Tadashi Kawamata Japan, b. 1953

Overview

Tadashi Kawamata was born in Hokkaido, Japan in 1953. He graduated from the Tokyo University of the Arts in 1979 and participated in the 1982 Venice Biennale at 28. Since then, he has participated in Kassel Documenta in 1987 and 1992, and the Sao Paulo Biennale in 1987. In 1997, he shocked the European art world with his installation "Away of Chairs," which piled up chairs at Chapellle Saint-Louis de la Salpetriere. He is one of the most high-profile artists in Europe, with solo exhibitions at the Tokyo Museum of Modern Art in 2008, Centre Pompidou in 2010, and Centre Pompidou-Metz in 2016, where he worked as a professor at the École de Beaux-Arts in Paris.

 

Tadashi Kawamata was known for installation works that built structures by stacking discarded items.
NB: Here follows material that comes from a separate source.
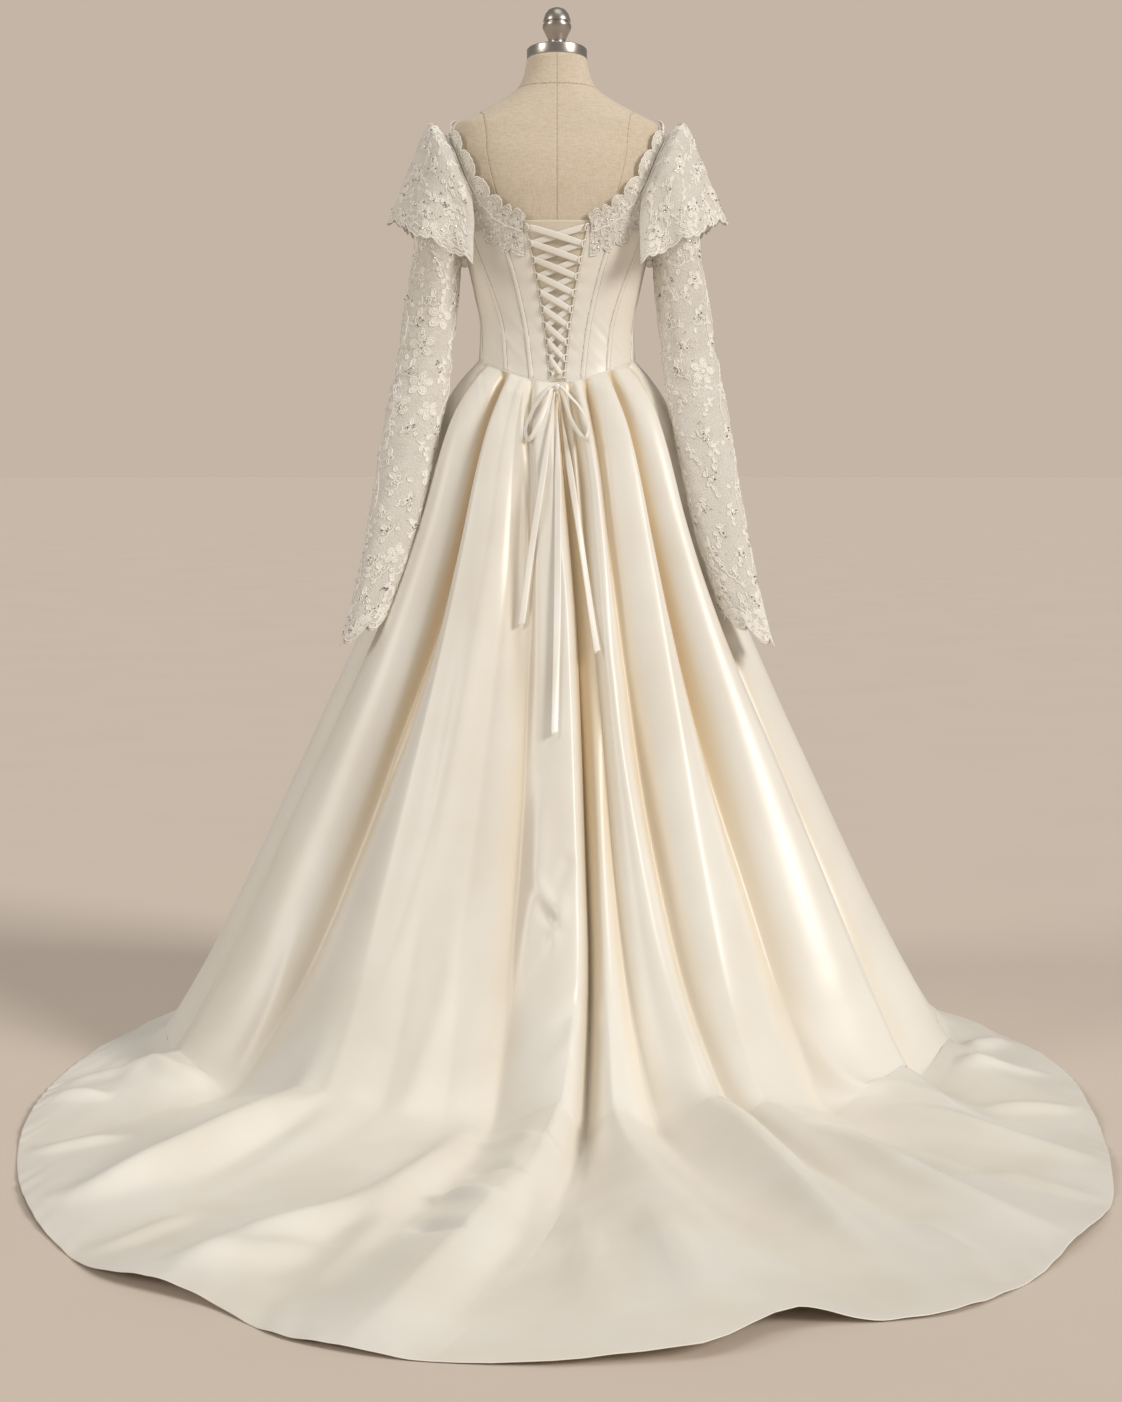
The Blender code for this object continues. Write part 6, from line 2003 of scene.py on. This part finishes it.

He finds the material that symbolizes the area where the work is installed and proceeds with the work. For example, in 2010, he saw wooden fish boxes piled up at the Jagalchi Market in Busan and collected about 3,000 fish boxes before the exhibition. He used the fish boxes as materials for his exhibition in Busan. Then, he used an apple box that symbolizes Daegu for the exhibition at the Daegu Museum of Art,

 

Most of the materials he uses are wood. This is because trees are everywhere, along with the history of the place, and are economical. It is also an easy material for participants seeking on-site to collaborate. Since the artist values locality, he seeks participants to work on the installation in the field. This cooperation has the meaning of communication as a physical and conscious participation.

 

Nest and Tree Hut appeared in his work in 1998 and has been shown several times at the exhibition in Bonn in Germany and the Pompidou Center in France. The nests and tree huts, which hang mainly on the rooftops of buildings, outer walls, and inside the exhibition hall, are natural and organic, disturbing urban spaces and creating unfamiliar landscapes. Tadashi Kawamata said the reason for the construction of the nest and the cottage is that it is fun to see in the city, and it is an uninhabitable space, but it is fun to imagine what kind of life will live on the roof of the building or the outer wall of the building.